Internet Security Gap Means E-Mail Is Not Safe
August 13th 2008 05:51
A major Internet security flaw could not only help hackers force users to sites they don’t wish to visit, but also assist them in intercepting e-mail messages. As yet there is no evidence to suggest that the method has been used in a successful attack, but the Internet community is very concerned.
Dan Kaminsky of Seattle-based security consultant IOActive Inc. exposed a giant vulnerability in the Internet's design that, in one case, allowed hackers to reroute some computer users in Texas to a fake Google.com site loaded with automated advertisement-clicking programs, a scam to generate profits for the hackers from those clicks. Similar things also appeared on Technology blogs last month and forced users to shut down their computers and start searching again.
The flaw is not in the website itself but in the back-end programming that guides the site. The vulnerability that Kaminsky discovered is especially dangerous because it allows criminals to tamper with systems whose reliability and trustworthiness are critical for the Internet to function properly.
Kaminsky, gave few details publicly about the vulnerability he found in the Domain Name System (DNS), a network of servers used to connect computers to Web sites, on Wednesday at the Black Hat hacker conference in Las Vegas,
He did not release too much information for fear of copy-cat programs, hopefully giving e-mail providers time to update their systems and avoid horrendous problems. Major corporations like Microsoft, Cisco Systems and Sun Microsystems have issued patches to their users to cover the security hole.
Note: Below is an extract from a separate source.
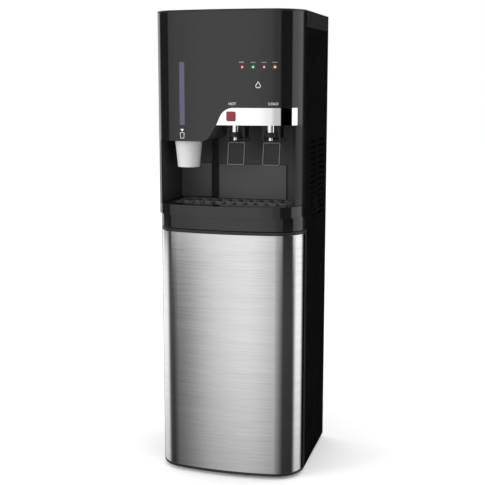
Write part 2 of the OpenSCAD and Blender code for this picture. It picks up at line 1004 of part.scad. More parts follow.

"The industry has rallied like we've never seen the industry rally before," Kaminsky said.
Kaminsky's presentation was packed, with people sitting on the floor of the main hall and overflowing out the back doors. In only a few minutes he became one of the Black Hat conference's most anticipated speakers after he announced July 8 that he'd found a major weakness in DNS, a critical part of the Internet's security system.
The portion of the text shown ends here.